Disposer de ces deux formations lui permet de réaliser des projets discographiques et des concerts de haut vol, salués dans ces colonnes, comme le Moine et le Voyou, de 2023, confrontant la Messe un jour ordinaire de Bernard Cavanna à des œuvres pour chœur de Francis Poulenc. En 2017, la lecture de Paroles sans musique, l’autobiographie de Glass, fascine Warynski qui rêve de diriger ses Métaboles dans l’une de ses œuvres. Après plusieurs semaines de recherches, il commande la partition du rare Another Look in Harmony.
«L’œuvre préfigure Einstein on the Beach. Elle est infernale à diriger et éreintante pour les chanteurs qui doivent s’entraîner comme des athlètes.

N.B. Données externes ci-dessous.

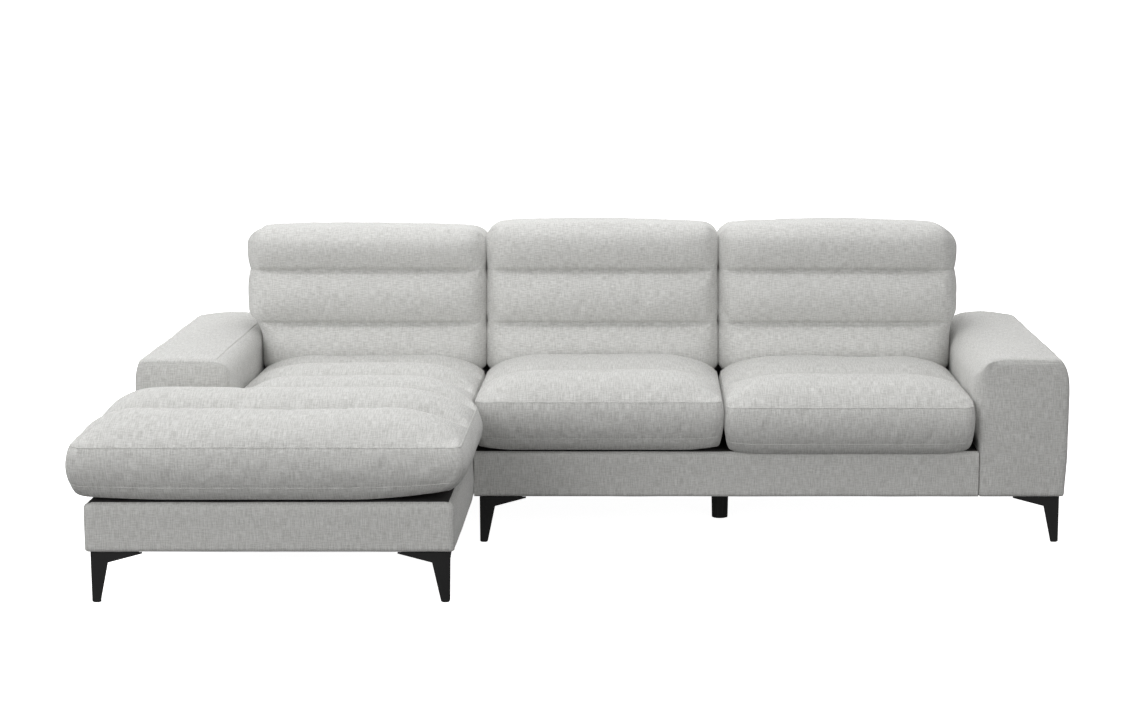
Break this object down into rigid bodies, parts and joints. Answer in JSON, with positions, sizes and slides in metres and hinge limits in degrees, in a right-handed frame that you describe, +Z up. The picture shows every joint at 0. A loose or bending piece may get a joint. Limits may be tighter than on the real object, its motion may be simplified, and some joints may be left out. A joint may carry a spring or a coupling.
{
  "type": "sectional sofa",
  "caption": "Sectional sofa with a left-hand chaise, loose seat and back cushions with sewn channels, square arms and black metal corner legs.",
  "frame": {"origin": "on the floor, under the middle of the box that holds the whole sofa", "axes": "+Z up, +X to the right of someone who faces the sofa, -Y out of its front; the chaise is on the -X side"},
  "size_m": [2.817, 1.6788, 0.905],
  "materials": {
    "cushion_fabric": "light warm grey chenille weave with slubs",
    "base_fabric": "light warm grey chenille weave with slubs, stretched over padding",
    "foam": "open-cell polyurethane foam",
    "lining_cloth": "black non-woven lining",
    "webbing": "elastic jute webbing",
    "deck_felt": "dark felt",
    "leg_steel": "matt black powder coat",
    "black_plastic": "matt black",
    "zinc_steel": "zinc plated",
    "timber": "sawn softwood"
  },
  "bodies": {
    "frame": {"centre_foot": "black_plastic", "chaise_back_inner_pad": "base_fabric", "chaise_back_posts": "timber", "chaise_back_top_rail": "timber", "chaise_bottom_lining": "lining_cloth", "chaise_cross_rail": "timber", "chaise_front_left_leg": "leg_steel", "chaise_front_panel": "base_fabric", "chaise_front_rail": "timber", "chaise_front_right_leg": "leg_steel", "chaise_inner_rail": "timber", "chaise_left_panel": "base_fabric", "chaise_left_rail": "timber", "chaise_outer_back": "base_fabric", "chaise_rear_left_leg": "leg_steel", "chaise_rear_rail": "timber", "chaise_rear_right_leg": "leg_steel", "chaise_right_panel": "base_fabric", "chaise_right_rail": "timber", "chaise_seat_deck": "deck_felt", "chaise_webbing": "webbing", "joining_plates": "zinc_steel", "joining_screws": "zinc_steel", "left_arm_cover": "base_fabric", "left_arm_frame": "timber", "leg_glides": "black_plastic", "leg_screws": "zinc_steel", "right_arm_cover": "base_fabric", "right_arm_frame": "timber", "sofa_back_inner_pad": "base_fabric", "sofa_back_posts": "timber", "sofa_back_top_rail": "timber", "sofa_bottom_lining": "lining_cloth", "sofa_centre_beam": "timber", "sofa_front_left_leg": "leg_steel", "sofa_front_panel": "base_fabric", "sofa_front_rail": "timber", "sofa_front_right_leg": "leg_steel", "sofa_left_rail": "timber", "sofa_outer_back": "base_fabric", "sofa_rear_left_leg": "leg_steel", "sofa_rear_rail": "timber", "sofa_rear_right_leg": "leg_steel", "sofa_right_rail": "timber", "sofa_seat_deck": "deck_felt", "sofa_strap_rail": "timber", "sofa_webbing": "webbing"},
    "chaise_seat_cushion": {"chaise_seat_cushion_cover": "cushion_fabric", "chaise_seat_cushion_foam": "foam"},
    "middle_seat_cushion": {"middle_seat_cushion_cover": "cushion_fabric", "middle_seat_cushion_foam": "foam"},
    "right_seat_cushion": {"right_seat_cushion_cover": "cushion_fabric", "right_seat_cushion_foam": "foam"},
    "chaise_back_cushion": {"chaise_back_cushion_cover": "cushion_fabric", "chaise_back_cushion_foam": "foam"},
    "middle_back_cushion": {"middle_back_cushion_cover": "cushion_fabric", "middle_back_cushion_foam": "foam"},
    "right_back_cushion": {"right_back_cushion_cover": "cushion_fabric", "right_back_cushion_foam": "foam"}
  },
  "joints": [
    {"name": "chaise_seat_cushion_lift", "type": "slide", "parent": "frame", "child": "chaise_seat_cushion", "axis": [0, 0, 1], "range_m": [0, 0.32]},
    {"name": "chaise_back_cushion_lift", "type": "slide", "parent": "chaise_seat_cushion", "child": "chaise_back_cushion", "axis": [0, 0, 1], "range_m": [0, 0.32]},
    {"name": "middle_seat_cushion_lift", "type": "slide", "parent": "frame", "child": "middle_seat_cushion", "axis": [0, 0, 1], "range_m": [0, 0.32]},
    {"name": "middle_back_cushion_lift", "type": "slide", "parent": "middle_seat_cushion", "child": "middle_back_cushion", "axis": [0, 0, 1], "range_m": [0, 0.32]},
    {"name": "right_seat_cushion_lift", "type": "slide", "parent": "frame", "child": "right_seat_cushion", "axis": [0, 0, 1], "range_m": [0, 0.32]},
    {"name": "right_back_cushion_lift", "type": "slide", "parent": "right_seat_cushion", "child": "right_back_cushion", "axis": [0, 0, 1], "range_m": [0, 0.32]}
  ]
}
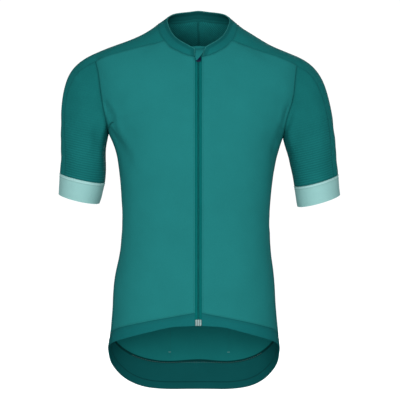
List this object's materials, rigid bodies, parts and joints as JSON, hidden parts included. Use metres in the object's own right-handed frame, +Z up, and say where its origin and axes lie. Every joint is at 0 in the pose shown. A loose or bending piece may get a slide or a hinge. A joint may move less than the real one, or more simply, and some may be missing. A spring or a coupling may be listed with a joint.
{
  "type": "cycling jersey",
  "caption": "Short-sleeved cycling jersey with a full-length zip, stand collar, contrast sleeve bands, rear pockets and a dropped tail, held open as if worn.",
  "frame": {"origin": "between the shoulders, at the height of the side of the neck, on the zip's line", "axes": "+Z up the garment, +X towards the wearer's left sleeve, -Y towards the front"},
  "size_m": [0.5506, 0.2347, 0.7568],
  "materials": {
    "knit": "smooth fine knit with a soft sheen",
    "shoulder": "fine ribbed knit",
    "rib": "knit with fine level ribs",
    "band": "firm elastic band",
    "cuff": "pale elastic band",
    "tape": "woven zip tape",
    "guard": "smooth knit",
    "navy": "dark satin lacquer",
    "mint": "pale satin"
  },
  "bodies": {
    "jersey": {"front_left": "knit", "front_right": "knit", "hem_front_left": "band", "hem_front_right": "band", "shoulder_sleeve_left": "shoulder", "shoulder_sleeve_right": "shoulder", "sleeve_front_left": "rib", "sleeve_front_right": "rib", "cuff_left": "cuff", "cuff_right": "cuff", "back_body": "knit", "tail_band": "band", "collar_band": "band", "pocket_panel": "knit", "zip_tape_left": "tape", "zip_tape_right": "tape", "zip_coil": "tape", "zip_guard": "guard", "zip_garage": "guard", "zip_slider": "navy", "zip_box": "mint"},
    "pull": {"zip_pull": "navy"}
  },
  "joints": [
    {"name": "pull_swing", "type": "hinge", "parent": "jersey", "child": "pull", "pos_m": [0, -0.0869, -0.0604], "axis": [-1, 0, 0], "range_deg": [0, 8]}
  ]
}
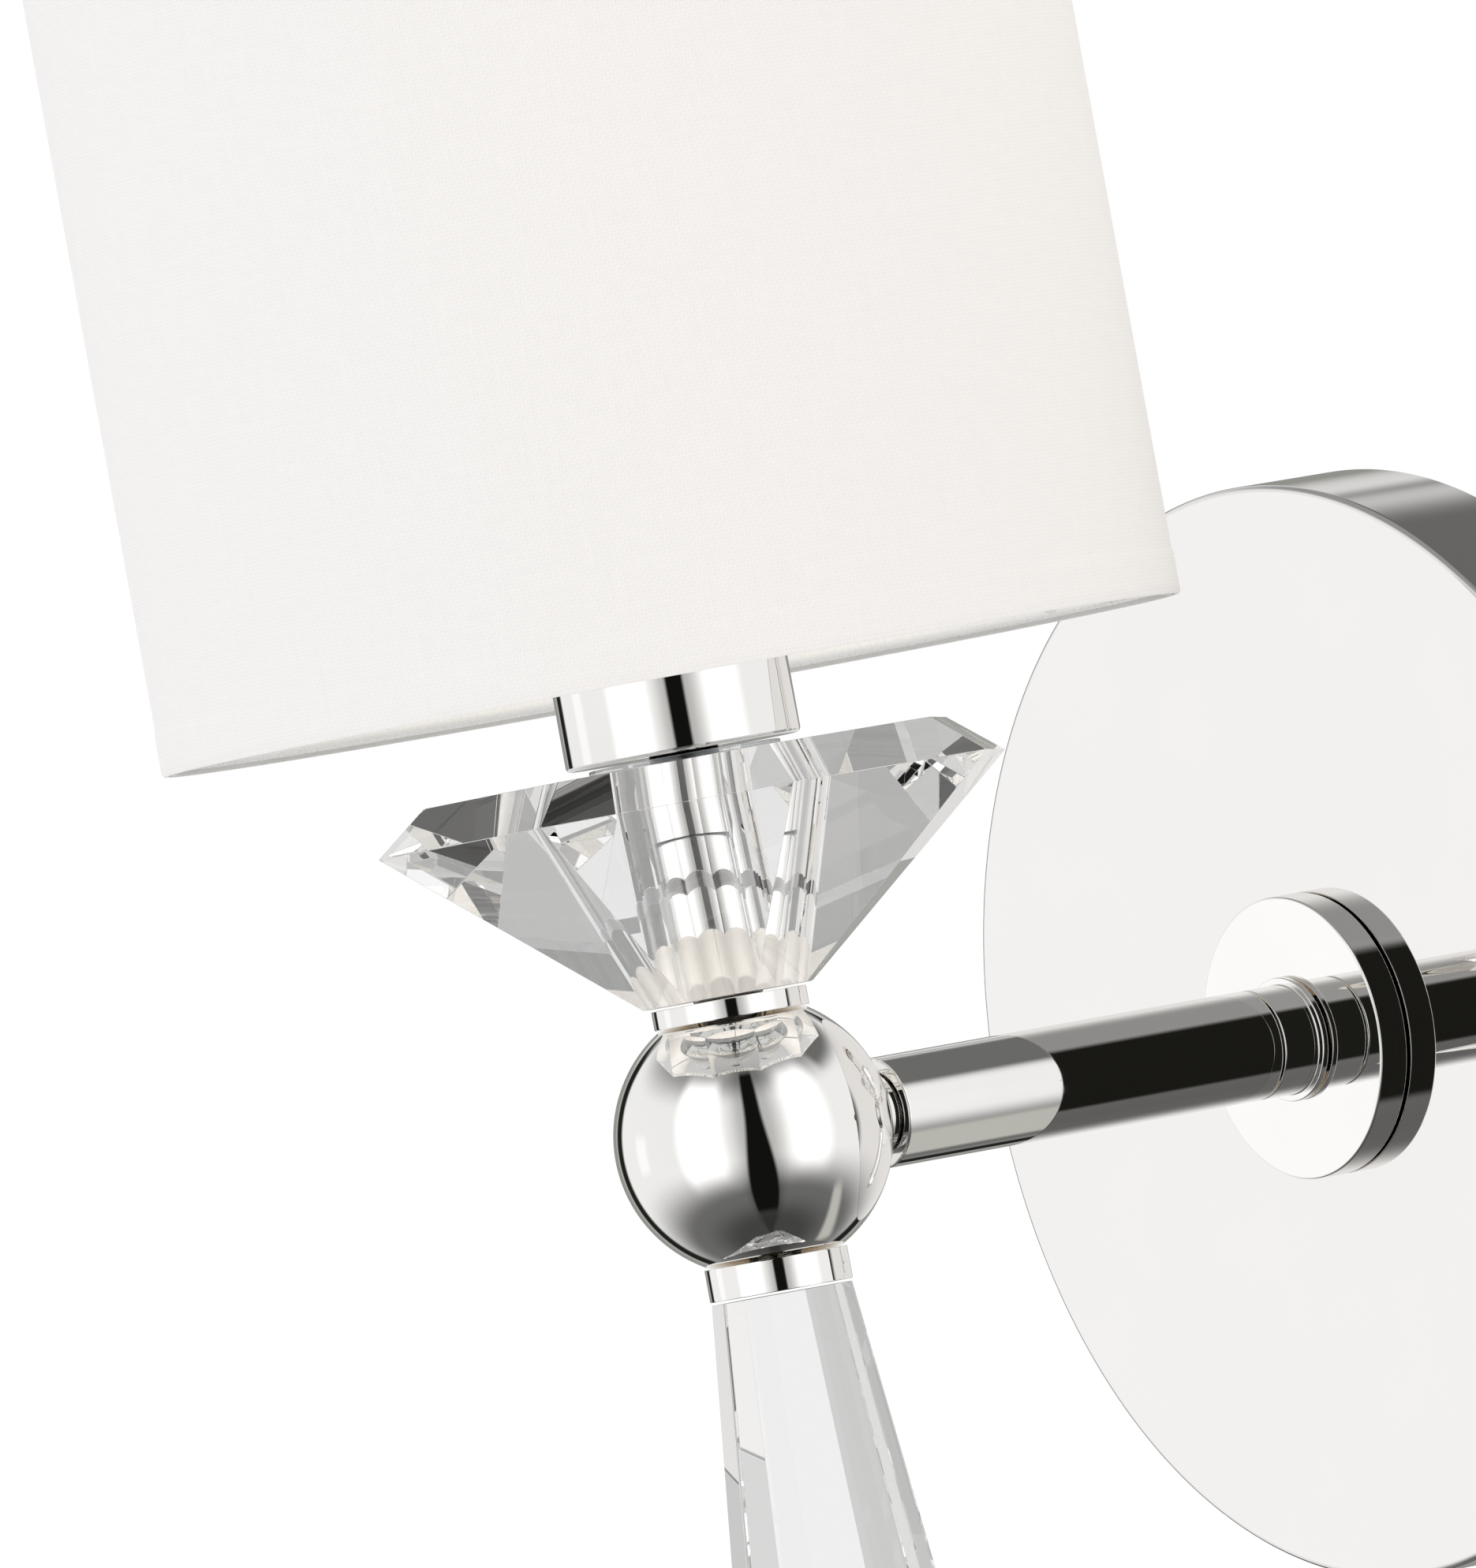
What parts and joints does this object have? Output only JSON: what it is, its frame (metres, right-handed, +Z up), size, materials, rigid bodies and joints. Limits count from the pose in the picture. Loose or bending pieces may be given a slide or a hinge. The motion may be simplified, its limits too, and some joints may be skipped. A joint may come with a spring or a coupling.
{
  "type": "wall sconce",
  "caption": "Wall sconce: round backplate, straight arm, ball stem with faceted crystals above and below, and a linen drum shade.",
  "frame": {"origin": "centre of the backplate on the wall plane", "axes": "+Z up, -Y out of the wall into the room along the arm, +X to the right of someone facing the wall"},
  "size_m": [0.1376, 0.1676, 0.2829],
  "materials": {
    "polished_nickel": "mirror polished nickel plate with a slightly warm tone",
    "zinc_steel": "zinc plated steel",
    "brass": "plain machined brass",
    "green_paint": "green earthing screw",
    "crystal": "clear faceted lead crystal",
    "clear_vinyl": "clear vinyl cushion washer",
    "phenolic": "white moulded lampholder",
    "white_enamel": "white enamelled wire",
    "styrene": "white styrene shade backing",
    "linen": "off-white linen laminated to its backing",
    "solder": "tin solder contact",
    "bulb_glass": "clear bulb glass",
    "filament_wire": "bent support wire and filament",
    "black_jacket": "black insulated lead",
    "white_jacket": "white insulated lead",
    "green_jacket": "green insulated lead",
    "orange_plastic": "orange twist-on wire connector"
  },
  "bodies": {
    "fixture": {"backplate": "polished_nickel", "mounting_bracket": "zinc_steel", "box_screw_left": "zinc_steel", "box_screw_right": "zinc_steel", "ground_screw": "green_paint", "flange_disc": "polished_nickel", "arm_collar": "polished_nickel", "arm_tube": "polished_nickel", "wall_nipple": "zinc_steel", "lock_washer": "zinc_steel", "wall_nut": "brass", "ball_nipple": "zinc_steel", "ball_neck": "polished_nickel", "ball": "polished_nickel", "upper_collar": "polished_nickel", "lower_collar": "polished_nickel", "crystal_bobeche": "crystal", "crystal_sleeve": "polished_nickel", "bobeche_washer": "clear_vinyl", "cup": "polished_nickel", "cup_washer": "zinc_steel", "stem": "zinc_steel", "stem_nut": "brass", "socket_cap": "phenolic", "socket_body": "phenolic", "screw_shell": "brass", "centre_contact": "brass", "hot_lead": "black_jacket", "neutral_lead": "white_jacket", "ground_lead": "green_jacket", "wire_nut_hot": "orange_plastic", "wire_nut_neutral": "orange_plastic", "wire_nut_ground": "orange_plastic"},
    "shade": {"shade_cover": "linen", "shade_liner": "styrene", "shade_top_ring": "white_enamel", "shade_fitter": "white_enamel"},
    "retaining_ring": {"shade_ring": "phenolic"},
    "bulb": {"bulb_contact": "solder", "bulb_cap": "brass", "bulb_glass": "bulb_glass", "bulb_mount": "bulb_glass", "bulb_filament": "filament_wire"},
    "drop": {"crystal_drop": "crystal", "drop_rod": "zinc_steel"},
    "left_screw": {"side_screw_left": "polished_nickel"},
    "right_screw": {"side_screw_right": "polished_nickel"}
  },
  "joints": [
    {"name": "shade_turn", "type": "hinge", "parent": "fixture", "child": "shade", "pos_m": [0, -0.097, 0.0517], "axis": [0, 0, 1], "continuous": true},
    {"name": "ring_unscrew", "type": "slide", "parent": "fixture", "child": "retaining_ring", "axis": [0, 0, 1], "range_m": [0, 0.012]},
    {"name": "bulb_unscrew", "type": "slide", "parent": "fixture", "child": "bulb", "axis": [0, 0, 1], "range_m": [0, 0.02]},
    {"name": "drop_turn", "type": "hinge", "parent": "fixture", "child": "drop", "pos_m": [0, -0.097, -0.0181], "axis": [0, 0, 1], "continuous": true},
    {"name": "left_screw_unscrew", "type": "slide", "parent": "fixture", "child": "left_screw", "axis": [-1, 0, 0], "range_m": [0, 0.0075]},
    {"name": "right_screw_unscrew", "type": "slide", "parent": "fixture", "child": "right_screw", "axis": [1, 0, 0], "range_m": [0, 0.0075]}
  ]
}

Elle peut dérouter si l’on ne sait pas que Philip Glass a inventé une nouvelle manière de faire de l’opéra dans laquelle le sens n’est pas imposé : aux interprètes de ressentir les nuances qui permettront à la musique de se déployer, et à l’auditeur d’établir un lien entre texte et musique, totalement indépendants. S’il n’est pas simple de rendre justice au son Glass, Akhnaten reste moins radical et plus romantique qu’Einstein on the Beach. L’un des airs fait penser à un lamento de Haendel, et dans Satyagraha, il y a un duo soprano et alto qui évoque celui de la Cantate N°4 de Bach. Ce que je retiens des opéras de Glass que j’ai dirigés ? Sa musique si riche, plus maximaliste que minimaliste, nous oblige à nous dépasser, physiquement et mentalement, mais aussi à renouveler notre rapport au temps, à nous libérer de la dictature actuelle de l’immédiateté.»